Exercise directions: Print the lines of the data, starting with the first, up to and including the line where "return stepped(tree, level, 0.0, 1.0, low, high)" appears.

□ □ □ □ □

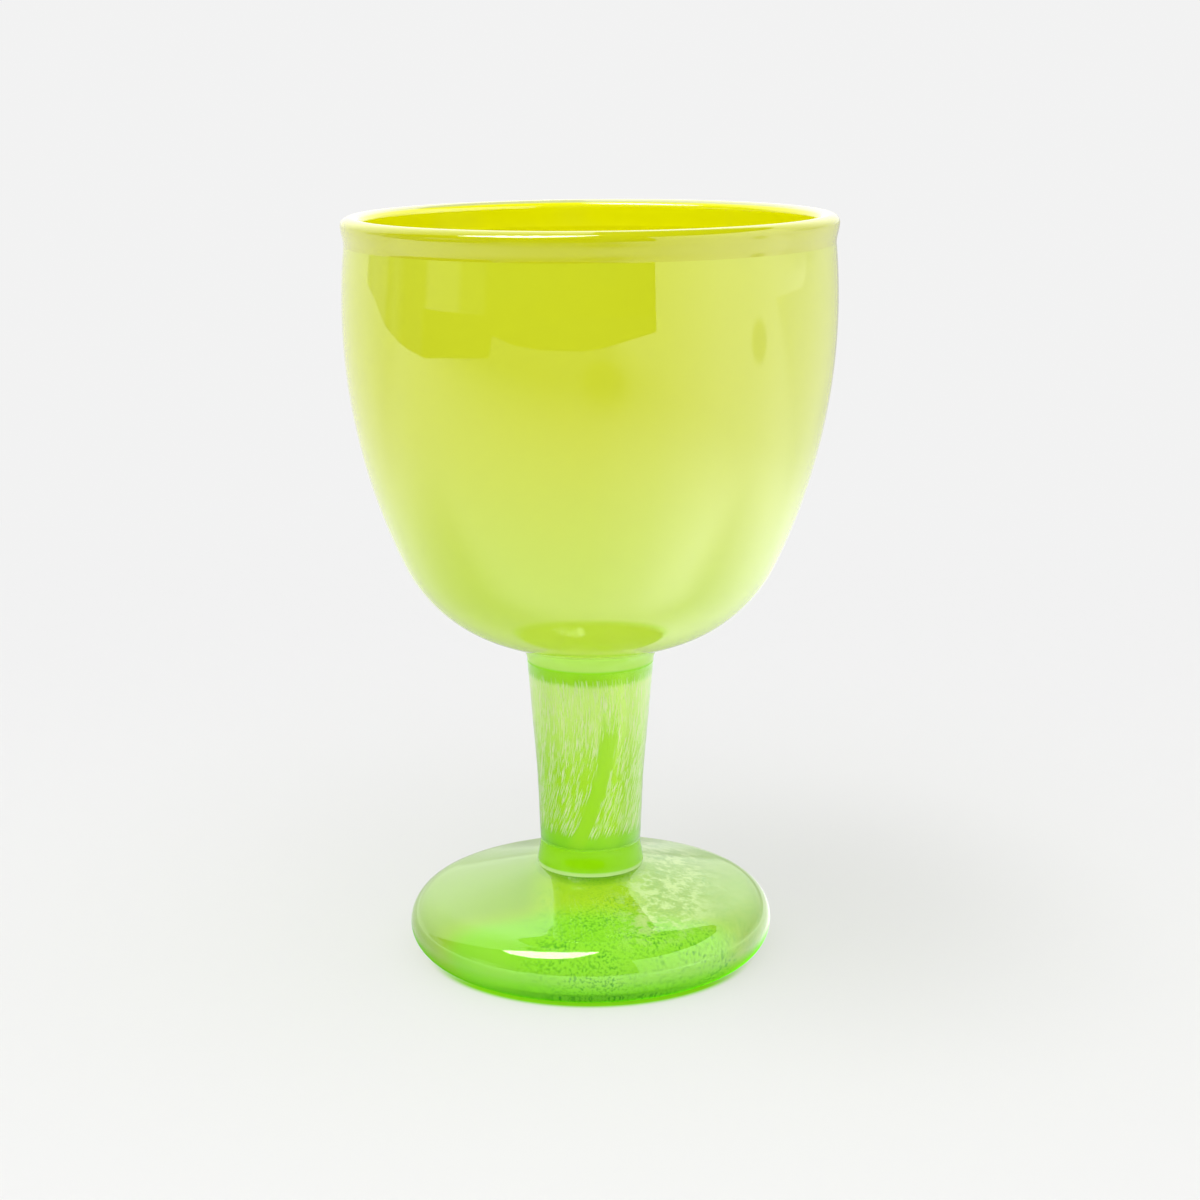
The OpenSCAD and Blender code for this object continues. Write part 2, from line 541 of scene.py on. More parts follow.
def fading(tree, value, start, end, low=0.0):
    """1 up to start, low from end on, and a soft step between them."""
    return eased(tree, value, start, end, 1.0, low)


def mix_value(tree, share, low, high):
    return add(tree, "Mix", {"data_type": "FLOAT"}, _0=share, _2=low, _3=high).outputs[0]


def mix_colour(tree, share, low, high):
    low, high = (rgb(*side) if isinstance(side, tuple) else side for side in (low, high))
    return add(tree, "Mix", {"data_type": "RGBA"}, _0=share, _6=low, _7=high).outputs[2]


def mix_shader(tree, share, low, high):
    return add(tree, "MixShader", _0=share, _1=low, _2=high).outputs[0]


def noise_level(tree, place, scale, detail, roughness=0.5):
    """A level that wanders over the surface. scale is about the number of its clouds to a metre."""
    texture = add(tree, "TexNoise", Vector=place, Scale=scale, Detail=detail, Roughness=roughness)
    return texture.outputs["Fac"]


def soft_mottle(tree, place, scale, low=0.0, high=1.0):
    """A share that wanders between low and high over the surface."""
    level = noise_level(tree, place, scale, MOTTLE_DETAIL, MOTTLE_ROUGHNESS)
    return stepped(tree, level, 0.0, 1.0, low, high)


def from_patch(tree, place, centre, size):
    """The distance from a patch's centre, as a share of the patch's half size."""
    texture = {"vector_type": "TEXTURE"}
    inside = add(tree, "Mapping", texture, Vector=place, Location=centre, Scale=size).outputs[0]
    return vector_node(tree, "LENGTH", inside)


def read_off(tree, value, stops):
    """The value read off straight lines between the stops, which are pairs of input and output."""
    first, last = stops[0][0], stops[-1][0]
    most = max(output for _, output in stops)
    ramp = add(tree, "ValToRGB", Fac=stepped(tree, value, first, last))
    marks = ramp.color_ramp.elements
    while len(marks) < len(stops):
        marks.new(0.5)
    for mark, (place, output) in zip(marks, stops):
        mark.position = (place - first) / (last - first)
        level = output / most
        mark.color = (level, level, level, 1)
    return math_node(tree, "MULTIPLY", ramp.outputs["Color"], most)


def new_material(name):
    material = bpy.data.materials.new(name)
    material.use_nodes = True
    tree = material.node_tree
    tree.nodes.clear()
    return material, tree


def finish_material(tree, shader):
    add(tree, "OutputMaterial", Surface=shader)


# Glass

GLASS_IOR = 1.5

# the slight waves of polished glass: the scale and detail of their noise, their strength and depth
SKIN_WAVES = (90.0, 1.0)
OPAL_WAVES = (70.0, 1.5)
OPAL_RIPPLE = 0.05
RING_RIPPLE = 0.1
WAVE_DEPTH = 0.4 * MM

# how rough the coloured body is under a polished skin
HAZE_ROUGHNESS = 0.6
BODY_ROUGHNESS = 0.5

# the share of light that one skin of clear glass lets through, before its colour
SKIN_PASSES = 0.97

# the clouds in the opal colours: how many to a metre, and by how much they shift one colour to the next
OPAL_CLOUDS = 38.0
OPAL_CLOUD_SHIFT = 0.12

# the weak mirror skin of the two collars, the clouds in them, and how soft their line ends
RING_IOR = 1.18
RING_SKIN_ROUGHNESS = 0.02
RING_CLOUDS = 260.0
RING_CLOUD_SHARE = 0.25
RING_LINE_BLUR = 0.5 * MM

# The colours of the lip: its own bright yellow inside the mouth, lifted as painted light, a pale painted
# highlight over the crest, and its own deep yellow outside; and the distances from the axis between which
# one passes into the next
LIP_BRIGHT = (0.98, 0.98, 0.0005)
PAINTED_CREST_HIGHLIGHT = (0.64, 0.67, 0.30)
LIP_DEEP = (0.56, 0.585, 0.0005)
CREST_START = (43.8 * MM, 44.2 * MM)
CREST_END = (44.9 * MM, 46.0 * MM)


def waved_normal(tree, place, ripple, waves=SKIN_WAVES):
    """The normal of a polished surface with slight waves in it."""
    height = noise_level(tree, place, *waves)
    return add(tree, "Bump", Height=height, Strength=ripple, Distance=WAVE_DEPTH).outputs["Normal"]


def coated(tree, colour, roughness, normal, skin_roughness=0.0, skin_ior=GLASS_IOR):
    """Coloured glass under a polished clear skin."""
    body = add(
        tree,
        "BsdfPrincipled",
        Base_Color=colour,
        Roughness=roughness,
        Specular_IOR_Level=0.0,
        Coat_Weight=1.0,
        Coat_Roughness=skin_roughness,
        Coat_IOR=skin_ior,
        Coat_Normal=normal,
    )
    return body.outputs[0]


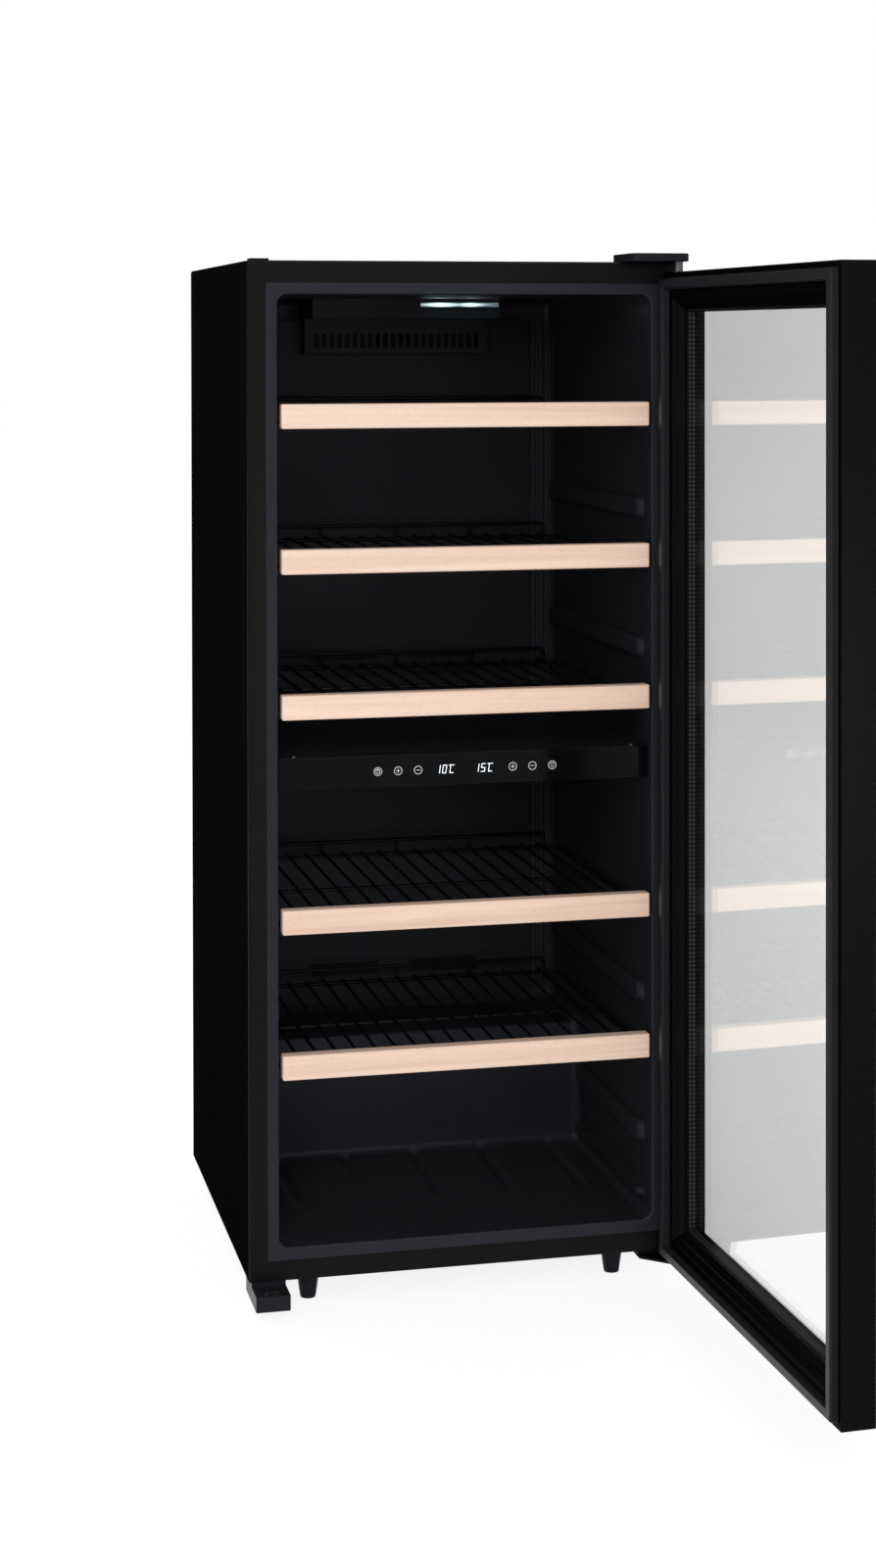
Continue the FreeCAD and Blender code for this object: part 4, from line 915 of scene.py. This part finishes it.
def spacer_bar():
    """Black bar between the panes, with a row of breathing holes along its middle."""
    material, place = start_finish("spacer_bar")
    shut = place.node("Mapping", (), {"Vector": place, "Rotation": (0, 0, -DOOR_OPEN)})
    spots = place.node("Mapping", (), {"Vector": shut, "Scale": (HOLES_PER_METRE,) * 3})
    wave = place.node("TexVoronoi", {"feature": "F1"}, {"Vector": spots, "Scale": 1.0,
                                                        "Randomness": 0.0})
    holes = wave < HOLE_SIZE
    colour = blend_colours(holes, (0.006, 0.006, 0.007, 1), (0.05, 0.05, 0.055, 1))
    return end_finish(material, place.node("BsdfPrincipled", (), {
        "Base Color": colour, "Roughness": 0.6, "Specular IOR Level": 0.15}))


door_paint = satin_black("door_paint", 0.0014, 0.34, 0.24, fade=2.4)
gasket_rubber = rubber()
bare_pane = clear_glass("bare_pane", 0.004, 12)
coated_pane = clear_glass("coated_pane", 0.06, 3.1)

frame_form = mitred_ring([(0, 0), (20, 0), (20, 28.2), (49, 28.2), (49, 30.5), (39, 40.5),
                          (0, 40.5)])
round_edges(frame_form, lengthwise(frame_form), FRAME_ROUND, 3)
door_bars = finished("door_bars", swung(frame_form), "door", door_paint)


def cut_away(piece, cutter_form):
    """Cut a pocket out of a piece, and leave no cutter behind."""
    mesh = bpy.data.meshes.new("cutter")
    cutter_form.to_mesh(mesh)
    cutter_form.free()
    cutter = bpy.data.objects.new("cutter", mesh)
    bpy.context.scene.collection.objects.link(cutter)
    hollow = piece.modifiers.new("pocket", "BOOLEAN")
    hollow.operation = "DIFFERENCE"
    hollow.solver = "EXACT"
    hollow.object = cutter
    piece.modifiers.move(len(piece.modifiers) - 1, 0)
    evened = piece.modifiers["even_shading"]
    evened.show_viewport = False
    bpy.context.view_layer.update()
    graph = bpy.context.evaluated_depsgraph_get()
    solid = bpy.data.meshes.new_from_object(piece.evaluated_get(graph))
    piece.modifiers.remove(hollow)
    evened.show_viewport = True
    piece.data = solid
    bpy.data.objects.remove(cutter)


POCKET = 0.0022
POCKET_AHEAD = 0.0065
POCKET_ABOVE = 0.003
POCKET_BELOW = 0.01
cam_low, cam_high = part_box("lock_cam")
cut_away(door_bars, block(
    (cam_low.x - POCKET, cam_low.y - POCKET_AHEAD - POCKET, DOOR_LOW - POCKET_BELOW),
    (cam_high.x + POCKET, cam_high.y + POCKET, cam_high.z + POCKET_ABOVE)))
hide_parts("door_frame")

bead = mitred_ring([(20.2, 0), (22, 0), (22, 0.8), (24, 0.8), (24, 0), (31.6, 0),
                    (38, 5.2), (39, 5.2), (46, 12), (20.2, 12)])
round_edges(bead, lengthwise(bead), BEAD_ROUND, 2)
glazing_bead = finished("splayed_bead", swung(bead), "door", door_paint)
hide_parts("glazing_bead")

gasket = mitred_ring([(7, 0), (7, -1.4), (8.6, -2), (8.6, -2.9), (7.4, -3.6), (7.4, -4.4),
                      (9.2, -5), (8.6, -5.6), (8.6, -8.4), (9.4, -9.2), (18.6, -9.2),
                      (19.4, -8.4), (19.4, -5.6), (18.8, -5), (20.6, -4.4), (20.6, -3.6),
                      (19.4, -2.9), (19.4, -2), (21, -1.4), (21, 0)])
round_edges(gasket, lengthwise(gasket), GASKET_ROUND, 2)
bellows = finished("bellows_gasket", swung(gasket), "door", gasket_rubber)
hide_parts("door_gasket")
dress("inner_glass", bare_pane)
dress("outer_glass", coated_pane)
dress("glass_spacer", spacer_bar())


# ---- Handle and lock: a black tube on two stand-offs down the free side, and a plated
# cam lock in the bottom rail whose arm turns down into the catch under the cabinet.
def plug_brass():
    material, place = start_finish("plug_brass")
    turned = place.node("TexNoise", (), {"Vector": place, "Scale": 800.0})
    colour = blend_colours(turned, (0.62, 0.46, 0.22, 1), (0.78, 0.62, 0.36, 1))
    return end_finish(material, place.node("BsdfPrincipled", (), {
        "Base Color": colour, "Metallic": 1.0, "Roughness": turned * 0.15 + 0.25}))


handle_paint = satin_black("handle_paint", 0.0026, 0.3, 0.5)
dress("door_handle", handle_paint)
for node in ("handle_screws", "lock_body", "lock_cam", "door_bushes", "hinge_pins",
             "cabinet_screws", "strike_plate"):
    dress(node, screw_steel)
dress("lock_plug", plug_brass())


# ---- Hinges, covers and catch: a steel plate on the roof under a moulded cover, a cast
# tongue under the cabinet, and the recessed block that the shut door locks into.
eased("roof_hinge_plate", "top_hinge_plate", 0.0005, shell_paint)
eased("roof_hinge_cover", "hinge_cover", 0.0018, cover_plastic)
eased("roof_blank_cover", "blank_cover", 0.0008, cover_plastic)
eased("floor_hinge", "bottom_hinge", 0.0008, shell_paint)
eased("catch_block", "catch_bracket", 0.0012, cover_plastic)


# ---- Levelling feet: fluted plastic cones, each moulded round a zinc stud. The stud
# screws into a nut welded under the base, and the cone is turned by hand to level it.
foot_plastic = moulded_black("foot_plastic", 0.007, 0.42, 0.4)
for corner in ("front_left", "rear_left", "front_right", "rear_right"):
    dress("foot_" + corner, foot_plastic)


# ---- Cooling circuit at the back: an enamelled compressor on its pan, a plastic drip
# tray over it, the black condenser of bent tube and wire, and the mains inlet.
enamel = satin_black("enamel", 0.002, 0.2, 0.5, 0.04, 0)
condenser_black = satin_black("condenser_black", 0.003, 0.34, 0.5, 0.05, 0)
dress("compressor", enamel)
dress("drip_tray", foot_plastic)
dress("condenser", condenser_black)
dress("mains_inlet", foot_plastic)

□ □ □ □ □

Exercise response:
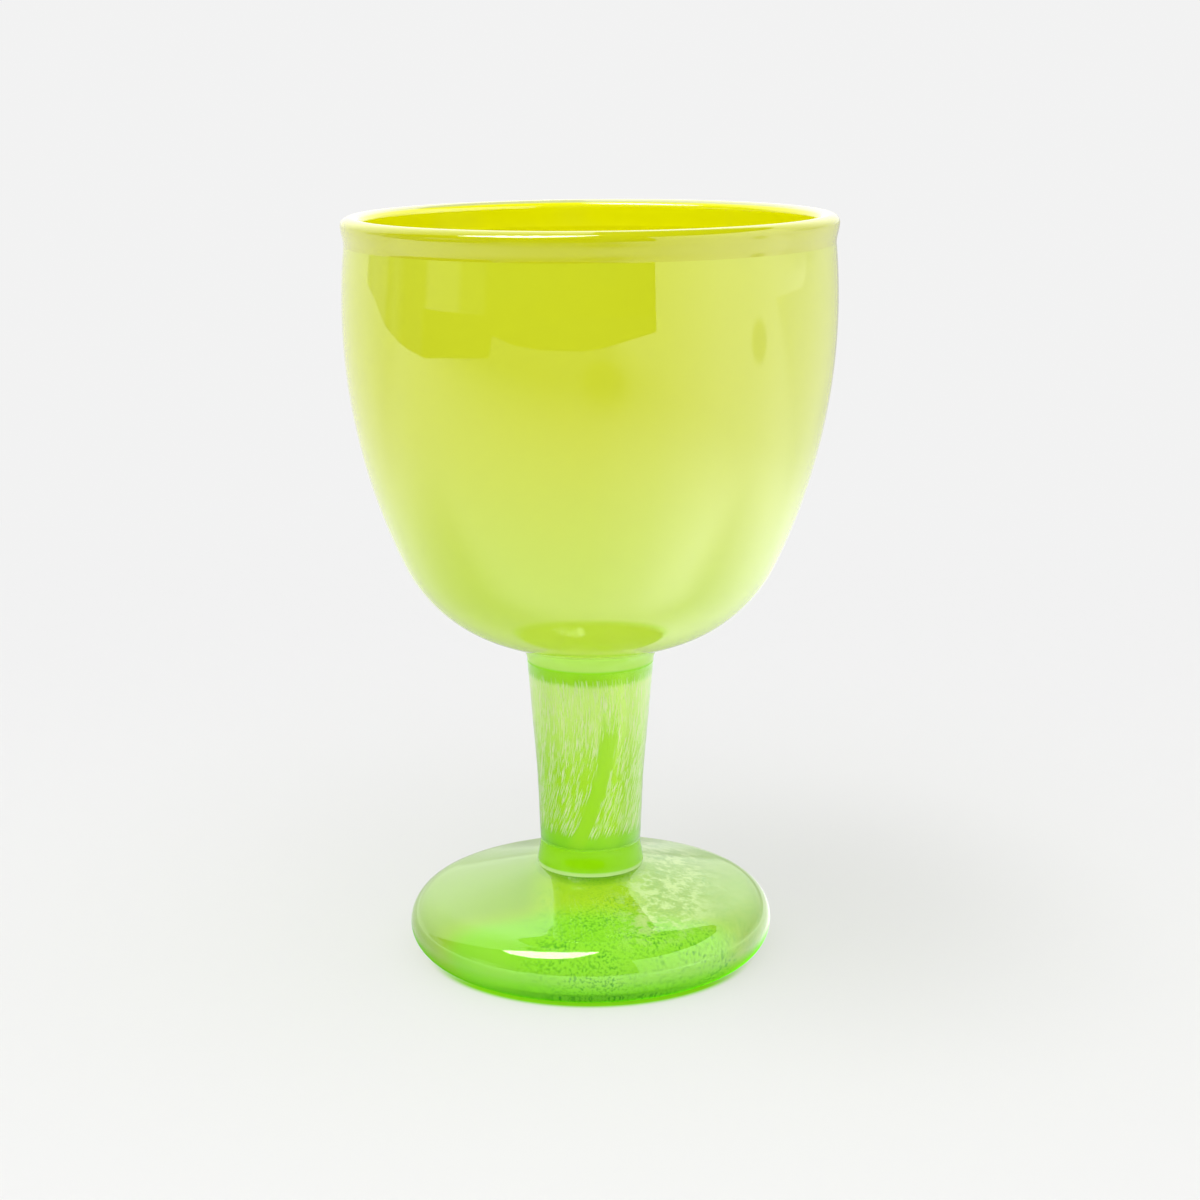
The OpenSCAD and Blender code for this object continues. Write part 2, from line 541 of scene.py on. More parts follow.
def fading(tree, value, start, end, low=0.0):
    """1 up to start, low from end on, and a soft step between them."""
    return eased(tree, value, start, end, 1.0, low)


def mix_value(tree, share, low, high):
    return add(tree, "Mix", {"data_type": "FLOAT"}, _0=share, _2=low, _3=high).outputs[0]


def mix_colour(tree, share, low, high):
    low, high = (rgb(*side) if isinstance(side, tuple) else side for side in (low, high))
    return add(tree, "Mix", {"data_type": "RGBA"}, _0=share, _6=low, _7=high).outputs[2]


def mix_shader(tree, share, low, high):
    return add(tree, "MixShader", _0=share, _1=low, _2=high).outputs[0]


def noise_level(tree, place, scale, detail, roughness=0.5):
    """A level that wanders over the surface. scale is about the number of its clouds to a metre."""
    texture = add(tree, "TexNoise", Vector=place, Scale=scale, Detail=detail, Roughness=roughness)
    return texture.outputs["Fac"]


def soft_mottle(tree, place, scale, low=0.0, high=1.0):
    """A share that wanders between low and high over the surface."""
    level = noise_level(tree, place, scale, MOTTLE_DETAIL, MOTTLE_ROUGHNESS)
    return stepped(tree, level, 0.0, 1.0, low, high)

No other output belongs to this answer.